Closed schmmd closed 6 years ago
We got it from here: http://cs.stanford.edu/~ppasupat/research/h-strict-all-matching-lfs.tar.gz. Though, see this paper: https://www.semanticscholar.org/paper/It-was-the-training-data-pruning-too!-Mudrakarta-Taly/09b94316daac1bb88e9a052aa2f8f662c1c6c469. And also note that our current implementation of this parser is about 4.5-5 points behind the original implementation. We're stuck on figuring out what the cause of this difference is. We're waiting on cleaning up the code and writing tutorials for how to use the semantic parsing stuff until we've matched the performance of the parser (and we're pretty busy with EMNLP for the next week, anyway).
@matt-gardner Thank you very much! Good luck with your EMNLP!
Hi, how I can run the preprocess_wikitables.py script?
We're not quite ready to fully support this code yet; I'll be substantially cleaning it up in the next couple of weeks, now that the EMNLP deadline has passed. We're aiming to include the parser, a demo, and some nice tutorials in an upcoming major release of AllenNLP. Until then, things are a bit rough.

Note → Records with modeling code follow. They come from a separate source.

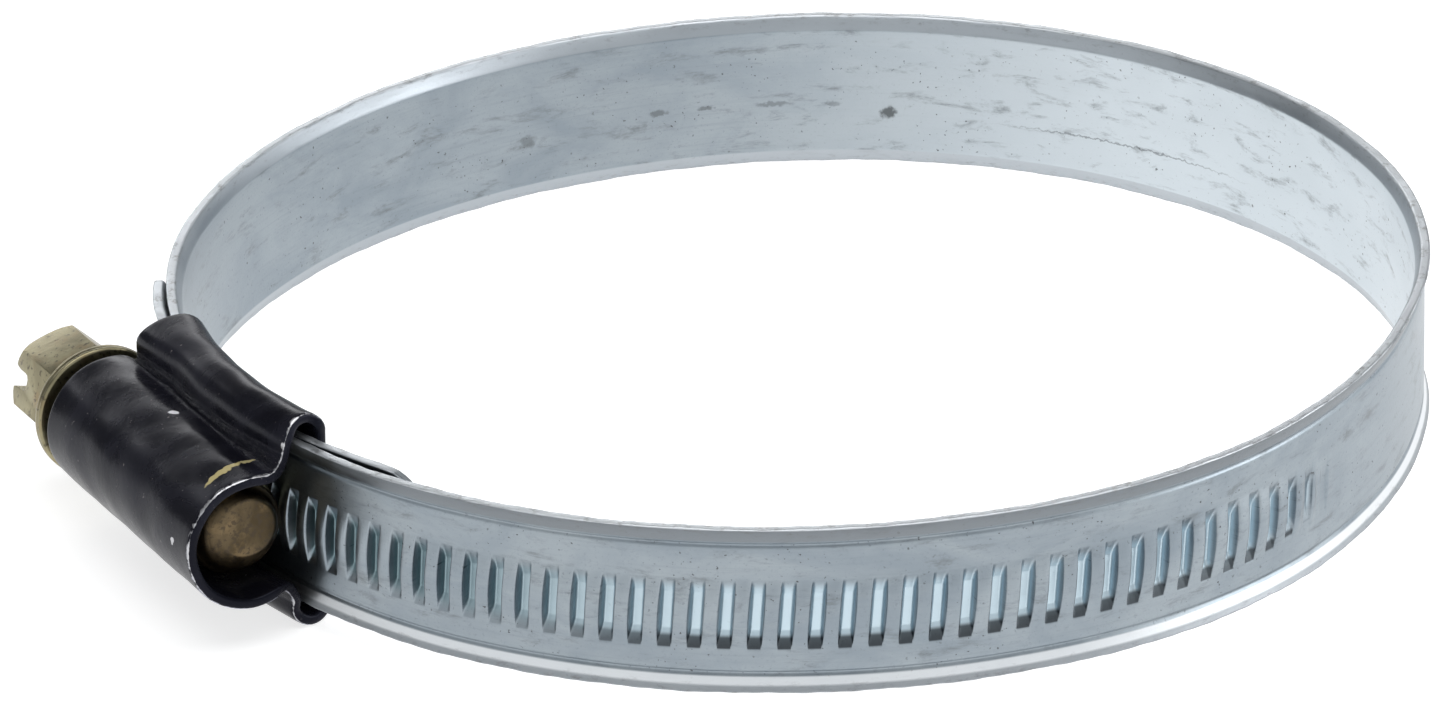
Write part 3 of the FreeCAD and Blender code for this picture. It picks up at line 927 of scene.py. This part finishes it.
def build_studio():
    """A pale floor, a sky that is dimmer overhead and beyond the ring, and three soft boxes."""
    points = [[-FLOOR_HALF, -FLOOR_HALF, 0], [FLOOR_HALF, -FLOOR_HALF, 0], [FLOOR_HALF, FLOOR_HALF, 0]]
    points.append([-FLOOR_HALF, FLOOR_HALF, 0])
    floor = make_object("floor", points, [[0, 1, 2, 3]])
    floor.location.z = cad_box[0].z
    floor.data.materials.append(floor_paper())
    world = bpy.data.worlds.new("studio")
    world.use_nodes = True
    tree = world.node_tree
    direction = add(tree, "ShaderNodeTexCoord").outputs["Generated"]
    parts = add(tree, "ShaderNodeSeparateXYZ", {0: direction}).outputs
    brightness = spread(tree, parts[2], 0.42, 0.75, 0.85, 0.12)
    brightness = calc(tree, "MULTIPLY", brightness, spread(tree, parts[1], -0.6, -0.1, 0.22, 1.0))
    background = tree.nodes["Background"]
    background.inputs["Color"].default_value = (0.95, 0.98, 1.0, 1)
    tree.links.new(brightness, background.inputs["Strength"])
    bpy.context.scene.world = world
    area_light("top_box", (0.05, 0.1, 0.6), (0.7, 0.5), 2.6)
    area_light("side_box", (-0.5, 0.35, 0.25), (0.4, 0.4), 1.6)
    area_light("back_box", (-0.1, -0.6, 0.235), (0.8, 0.13), 1.2)


def build_camera():
    """The camera at the photo's angle."""
    data = bpy.data.cameras.new("camera")
    data.lens = CAMERA_LENS
    data.sensor_width = 36.0
    data.clip_start = 0.01
    made = bpy.data.objects.new("camera", data)
    right = Vector(CAMERA_RIGHT)
    ahead = Vector(CAMERA_AHEAD)
    up = right.cross(ahead)
    made.matrix_world = Matrix((
        (right.x, up.x, -ahead.x, CAMERA_PLACE[0]),
        (right.y, up.y, -ahead.y, CAMERA_PLACE[1]),
        (right.z, up.z, -ahead.z, CAMERA_PLACE[2]),
        (0, 0, 0, 1),
    ))
    bpy.context.scene.collection.objects.link(made)
    bpy.context.scene.camera = made


build_studio()
build_camera()
bpy.context.scene.view_settings.view_transform = "Standard"
build_band(zinc_steel())
build_housing(black_enamel())
gold = yellow_zinc("yellow_zinc", (0.40, 0.365, 0.235, 1), (0.23, 0.205, 0.125, 1), 0.58)
# a darker, browner copy of the yellow zinc for the tip: the end's own brown with painted shade, as the tip
# sits in the tunnel
cropped = yellow_zinc("yellow_zinc_shaded_tip", (0.14, 0.105, 0.062, 1), (0.07, 0.052, 0.03, 1), 0.5)
build_hexagon(gold)
build_flange(gold)
build_thread(gold, cropped)
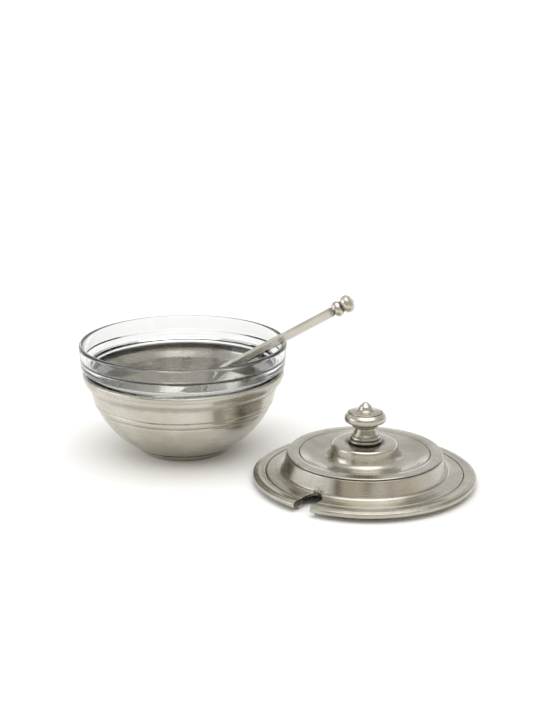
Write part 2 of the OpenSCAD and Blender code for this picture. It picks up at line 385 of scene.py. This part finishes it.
def make_holder():
    low_line, bead_z, high_line = 24.3, 25.95, 27.6
    outside = sphere_arc(BODY_Z, BODY_R, FOOT_H, low_line - 0.5)
    bead = rounded([
        (sphere_r(low_line - 0.5), low_line - 0.5),
        (sphere_r(low_line) - 0.42, low_line, 0.18),
        (sphere_r(low_line + 0.5) + 0.05, low_line + 0.5, 0.3),
        (sphere_r(bead_z) + 0.30, bead_z, 1.5),
        (sphere_r(high_line - 0.45) + 0.05, high_line - 0.45, 0.3),
        (sphere_r(high_line) - 0.38, high_line, 0.18),
        (sphere_r(high_line + 0.45) + 0.05, high_line + 0.45, 0.3),
        (47.45, 33.6, 1.4),
        (47.9, 34.9, 1.6),
        (50.2, 37.4, 2.2),
        (50.55, 39.2, 0.5),
        (LIP_R, 39.9, 0.5),
        (LIP_R, LIP_Z, 0.9),
        (LIP_IN, LIP_Z, 0.5),
        (LIP_IN, 38.6, 1.0),
        (46.6, 34.2, 2.0),
        (sphere_r(28.5, BODY_R - WALL) + 0.1, 28.5, 2.0),
        (sphere_r(26, BODY_R - WALL), 26),
    ], 0.5)
    inside = sphere_arc(BODY_Z, BODY_R - WALL, 25.5, FLOOR_Z + 0.4)
    outline = [Vector((0, FOOT_H))] + subdivided(
        [Vector((0.5, FOOT_H)), outside[0]], 1.5) + outside[1:] + bead[1:] + inside
    outline += subdivided([Vector((25.5, FLOOR_Z)), Vector((1, FLOOR_Z))], 1.5) + [Vector((0, FLOOR_Z))]
    marks = [(sphere_r(low_line) - 0.3, low_line, 0.32, 0.42),
             (sphere_r(high_line) - 0.3, high_line, 0.32, 0.30),
             (47.7, 34.5, 0.7, 0.25),
             (LIP_IN, 41, 1.6, 0.55),
             (sphere_r(FOOT_H + 0.1), FOOT_H + 0.1, 0.45, 0.75)]
    return lathe("holder_shell", outline, seed=3, wear=0.10, marks=marks)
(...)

For now, download the data from the dataset's website, download the DPD file linked above, set up the config file to point to the right files (see the example in training_config/
, but change the data paths to point to .examples
files instead of .jsonl
files), and run the script. If you need more help than that, it's probably best to wait until we have some tutorials written.
Thank you for the prompt reply :-) I've just found out how to run it. However, there are lots of missing DPD (I'm trying to load the random split1), is it normal?
I'm looking forward to the documentations. Please let me know if there is anyway I can help. All the bests and good luck with EMNLP.
Yes, only about 2/3 of the data has DPD logical forms, which means you're throwing out a bunch of your training data right off the bat. Our EMNLP submission tries to address this, at least in part...
That sounds interesting. Too bad we have to wait until August to check out your paper :-)
Hi, can you share the hyper-parameters/random seed of the model? So far I can only get 35% accuracy.
Yes, I mentioned above that we were ~5% behind the original parser. When I ran the original parser on the same data that I gave this, I got around 40.5% on dev. The highest I've gotten with this implementation is ~35.7. My current guess is that this is due to how we're handling things like (number 1)
in the logical form, but I'm still looking into this.
Thanks for making this available. We are thinking of starting a project on semantic parsing on Wikitables, and I'm wondering whether to use this implementation or the original Java/Scala implementation as the starting point. What do you recommend? Are you still 5% behind the original parser? That's a big performance gap.
Also, any chance of getting a preprint of your EMNLP submission? (smile)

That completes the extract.